_INFORMATION PROVIDED:_

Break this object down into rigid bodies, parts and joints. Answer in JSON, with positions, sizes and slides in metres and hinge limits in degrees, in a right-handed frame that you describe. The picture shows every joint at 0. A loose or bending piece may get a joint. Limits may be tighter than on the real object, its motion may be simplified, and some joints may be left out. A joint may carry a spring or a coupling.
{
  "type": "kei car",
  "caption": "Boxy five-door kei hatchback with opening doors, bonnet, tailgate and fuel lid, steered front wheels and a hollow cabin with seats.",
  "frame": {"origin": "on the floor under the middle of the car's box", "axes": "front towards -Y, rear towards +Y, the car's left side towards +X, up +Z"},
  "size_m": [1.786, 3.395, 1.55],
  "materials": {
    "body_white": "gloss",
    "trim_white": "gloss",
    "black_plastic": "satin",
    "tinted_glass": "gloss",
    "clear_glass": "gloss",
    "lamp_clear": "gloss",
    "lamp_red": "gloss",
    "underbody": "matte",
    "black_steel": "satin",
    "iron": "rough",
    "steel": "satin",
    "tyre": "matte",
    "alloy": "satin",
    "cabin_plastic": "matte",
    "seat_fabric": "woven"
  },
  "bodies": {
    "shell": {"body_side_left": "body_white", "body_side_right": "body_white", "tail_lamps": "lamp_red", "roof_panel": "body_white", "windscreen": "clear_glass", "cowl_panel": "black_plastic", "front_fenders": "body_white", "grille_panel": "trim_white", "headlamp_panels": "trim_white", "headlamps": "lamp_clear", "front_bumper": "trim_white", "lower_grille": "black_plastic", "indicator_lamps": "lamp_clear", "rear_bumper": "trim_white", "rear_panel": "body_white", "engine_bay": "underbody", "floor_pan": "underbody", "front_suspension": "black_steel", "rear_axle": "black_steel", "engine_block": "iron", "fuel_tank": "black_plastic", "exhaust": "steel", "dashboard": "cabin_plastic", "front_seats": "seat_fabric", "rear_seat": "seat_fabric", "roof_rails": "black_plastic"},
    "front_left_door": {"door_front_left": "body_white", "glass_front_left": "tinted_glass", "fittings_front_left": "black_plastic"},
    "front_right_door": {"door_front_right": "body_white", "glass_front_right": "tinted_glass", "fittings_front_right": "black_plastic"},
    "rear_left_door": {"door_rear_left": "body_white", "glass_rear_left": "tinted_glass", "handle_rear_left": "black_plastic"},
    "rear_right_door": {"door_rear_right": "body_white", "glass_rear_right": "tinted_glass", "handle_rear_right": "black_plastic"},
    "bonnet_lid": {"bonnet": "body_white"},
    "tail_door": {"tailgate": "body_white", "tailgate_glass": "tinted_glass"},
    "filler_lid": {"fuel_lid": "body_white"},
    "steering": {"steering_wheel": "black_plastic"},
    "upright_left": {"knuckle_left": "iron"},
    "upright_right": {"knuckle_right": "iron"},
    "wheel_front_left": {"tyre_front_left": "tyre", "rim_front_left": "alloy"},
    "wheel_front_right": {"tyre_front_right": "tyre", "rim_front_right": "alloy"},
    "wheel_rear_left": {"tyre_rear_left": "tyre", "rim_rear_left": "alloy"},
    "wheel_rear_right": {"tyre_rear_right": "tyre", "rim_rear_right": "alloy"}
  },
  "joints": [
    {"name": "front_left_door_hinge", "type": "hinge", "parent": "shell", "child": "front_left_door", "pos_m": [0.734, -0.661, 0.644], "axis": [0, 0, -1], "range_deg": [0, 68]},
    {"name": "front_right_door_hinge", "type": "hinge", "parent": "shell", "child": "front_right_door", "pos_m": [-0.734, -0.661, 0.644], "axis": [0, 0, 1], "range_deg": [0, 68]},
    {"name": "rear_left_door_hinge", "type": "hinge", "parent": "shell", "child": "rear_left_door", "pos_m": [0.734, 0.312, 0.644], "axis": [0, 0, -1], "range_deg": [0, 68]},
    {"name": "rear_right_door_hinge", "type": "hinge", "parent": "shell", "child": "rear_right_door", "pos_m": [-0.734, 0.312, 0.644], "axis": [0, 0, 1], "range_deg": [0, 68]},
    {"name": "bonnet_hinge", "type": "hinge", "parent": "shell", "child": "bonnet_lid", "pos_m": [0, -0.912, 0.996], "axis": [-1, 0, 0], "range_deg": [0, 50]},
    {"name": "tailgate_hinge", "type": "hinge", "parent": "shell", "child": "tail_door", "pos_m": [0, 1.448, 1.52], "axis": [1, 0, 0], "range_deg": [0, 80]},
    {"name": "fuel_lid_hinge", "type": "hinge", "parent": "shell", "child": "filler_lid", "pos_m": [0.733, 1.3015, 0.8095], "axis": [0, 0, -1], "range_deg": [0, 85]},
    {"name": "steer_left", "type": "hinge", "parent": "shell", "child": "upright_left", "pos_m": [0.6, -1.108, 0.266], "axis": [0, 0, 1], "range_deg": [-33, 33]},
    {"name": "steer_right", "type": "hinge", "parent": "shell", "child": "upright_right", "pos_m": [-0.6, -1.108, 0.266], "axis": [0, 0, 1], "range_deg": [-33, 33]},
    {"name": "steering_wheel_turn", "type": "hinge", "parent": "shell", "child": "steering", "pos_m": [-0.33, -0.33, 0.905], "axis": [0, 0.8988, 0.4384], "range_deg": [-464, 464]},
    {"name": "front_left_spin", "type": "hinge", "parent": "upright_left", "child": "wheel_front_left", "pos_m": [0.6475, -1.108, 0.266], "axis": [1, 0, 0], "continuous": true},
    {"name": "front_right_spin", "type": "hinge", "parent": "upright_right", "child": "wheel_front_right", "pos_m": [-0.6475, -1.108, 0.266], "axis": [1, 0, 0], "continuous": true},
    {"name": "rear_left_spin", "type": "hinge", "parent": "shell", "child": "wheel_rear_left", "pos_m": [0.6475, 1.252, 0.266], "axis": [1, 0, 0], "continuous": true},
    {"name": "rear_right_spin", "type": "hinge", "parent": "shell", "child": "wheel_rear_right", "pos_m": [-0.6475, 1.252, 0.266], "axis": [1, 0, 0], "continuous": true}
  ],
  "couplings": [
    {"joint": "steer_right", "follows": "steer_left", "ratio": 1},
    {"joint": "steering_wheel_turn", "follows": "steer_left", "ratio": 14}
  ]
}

_STATED PROBLEM:_
Repeat the lines above exactly.

_TASK RESPONSE:_
Break this object down into rigid bodies, parts and joints. Answer in JSON, with positions, sizes and slides in metres and hinge limits in degrees, in a right-handed frame that you describe. The picture shows every joint at 0. A loose or bending piece may get a joint. Limits may be tighter than on the real object, its motion may be simplified, and some joints may be left out. A joint may carry a spring or a coupling.
{
  "type": "kei car",
  "caption": "Boxy five-door kei hatchback with opening doors, bonnet, tailgate and fuel lid, steered front wheels and a hollow cabin with seats.",
  "frame": {"origin": "on the floor under the middle of the car's box", "axes": "front towards -Y, rear towards +Y, the car's left side towards +X, up +Z"},
  "size_m": [1.786, 3.395, 1.55],
  "materials": {
    "body_white": "gloss",
    "trim_white": "gloss",
    "black_plastic": "satin",
    "tinted_glass": "gloss",
    "clear_glass": "gloss",
    "lamp_clear": "gloss",
    "lamp_red": "gloss",
    "underbody": "matte",
    "black_steel": "satin",
    "iron": "rough",
    "steel": "satin",
    "tyre": "matte",
    "alloy": "satin",
    "cabin_plastic": "matte",
    "seat_fabric": "woven"
  },
  "bodies": {
    "shell": {"body_side_left": "body_white", "body_side_right": "body_white", "tail_lamps": "lamp_red", "roof_panel": "body_white", "windscreen": "clear_glass", "cowl_panel": "black_plastic", "front_fenders": "body_white", "grille_panel": "trim_white", "headlamp_panels": "trim_white", "headlamps": "lamp_clear", "front_bumper": "trim_white", "lower_grille": "black_plastic", "indicator_lamps": "lamp_clear", "rear_bumper": "trim_white", "rear_panel": "body_white", "engine_bay": "underbody", "floor_pan": "underbody", "front_suspension": "black_steel", "rear_axle": "black_steel", "engine_block": "iron", "fuel_tank": "black_plastic", "exhaust": "steel", "dashboard": "cabin_plastic", "front_seats": "seat_fabric", "rear_seat": "seat_fabric", "roof_rails": "black_plastic"},
    "front_left_door": {"door_front_left": "body_white", "glass_front_left": "tinted_glass", "fittings_front_left": "black_plastic"},
    "front_right_door": {"door_front_right": "body_white", "glass_front_right": "tinted_glass", "fittings_front_right": "black_plastic"},
    "rear_left_door": {"door_rear_left": "body_white", "glass_rear_left": "tinted_glass", "handle_rear_left": "black_plastic"},
    "rear_right_door": {"door_rear_right": "body_white", "glass_rear_right": "tinted_glass", "handle_rear_right": "black_plastic"},
    "bonnet_lid": {"bonnet": "body_white"},
    "tail_door": {"tailgate": "body_white", "tailgate_glass": "tinted_glass"},
    "filler_lid": {"fuel_lid": "body_white"},
    "steering": {"steering_wheel": "black_plastic"},
    "upright_left": {"knuckle_left": "iron"},
    "upright_right": {"knuckle_right": "iron"},
    "wheel_front_left": {"tyre_front_left": "tyre", "rim_front_left": "alloy"},
    "wheel_front_right": {"tyre_front_right": "tyre", "rim_front_right": "alloy"},
    "wheel_rear_left": {"tyre_rear_left": "tyre", "rim_rear_left": "alloy"},
    "wheel_rear_right": {"tyre_rear_right": "tyre", "rim_rear_right": "alloy"}
  },
  "joints": [
    {"name": "front_left_door_hinge", "type": "hinge", "parent": "shell", "child": "front_left_door", "pos_m": [0.734, -0.661, 0.644], "axis": [0, 0, -1], "range_deg": [0, 68]},
    {"name": "front_right_door_hinge", "type": "hinge", "parent": "shell", "child": "front_right_door", "pos_m": [-0.734, -0.661, 0.644], "axis": [0, 0, 1], "range_deg": [0, 68]},
    {"name": "rear_left_door_hinge", "type": "hinge", "parent": "shell", "child": "rear_left_door", "pos_m": [0.734, 0.312, 0.644], "axis": [0, 0, -1], "range_deg": [0, 68]},
    {"name": "rear_right_door_hinge", "type": "hinge", "parent": "shell", "child": "rear_right_door", "pos_m": [-0.734, 0.312, 0.644], "axis": [0, 0, 1], "range_deg": [0, 68]},
    {"name": "bonnet_hinge", "type": "hinge", "parent": "shell", "child": "bonnet_lid", "pos_m": [0, -0.912, 0.996], "axis": [-1, 0, 0], "range_deg": [0, 50]},
    {"name": "tailgate_hinge", "type": "hinge", "parent": "shell", "child": "tail_door", "pos_m": [0, 1.448, 1.52], "axis": [1, 0, 0], "range_deg": [0, 80]},
    {"name": "fuel_lid_hinge", "type": "hinge", "parent": "shell", "child": "filler_lid", "pos_m": [0.733, 1.3015, 0.8095], "axis": [0, 0, -1], "range_deg": [0, 85]},
    {"name": "steer_left", "type": "hinge", "parent": "shell", "child": "upright_left", "pos_m": [0.6, -1.108, 0.266], "axis": [0, 0, 1], "range_deg": [-33, 33]},
    {"name": "steer_right", "type": "hinge", "parent": "shell", "child": "upright_right", "pos_m": [-0.6, -1.108, 0.266], "axis": [0, 0, 1], "range_deg": [-33, 33]},
    {"name": "steering_wheel_turn", "type": "hinge", "parent": "shell", "child": "steering", "pos_m": [-0.33, -0.33, 0.905], "axis": [0, 0.8988, 0.4384], "range_deg": [-464, 464]},
    {"name": "front_left_spin", "type": "hinge", "parent": "upright_left", "child": "wheel_front_left", "pos_m": [0.6475, -1.108, 0.266], "axis": [1, 0, 0], "continuous": true},
    {"name": "front_right_spin", "type": "hinge", "parent": "upright_right", "child": "wheel_front_right", "pos_m": [-0.6475, -1.108, 0.266], "axis": [1, 0, 0], "continuous": true},
    {"name": "rear_left_spin", "type": "hinge", "parent": "shell", "child": "wheel_rear_left", "pos_m": [0.6475, 1.252, 0.266], "axis": [1, 0, 0], "continuous": true},
    {"name": "rear_right_spin", "type": "hinge", "parent": "shell", "child": "wheel_rear_right", "pos_m": [-0.6475, 1.252, 0.266], "axis": [1, 0, 0], "continuous": true}
  ],
  "couplings": [
    {"joint": "steer_right", "follows": "steer_left", "ratio": 1},
    {"joint": "steering_wheel_turn", "follows": "steer_left", "ratio": 14}
  ]
}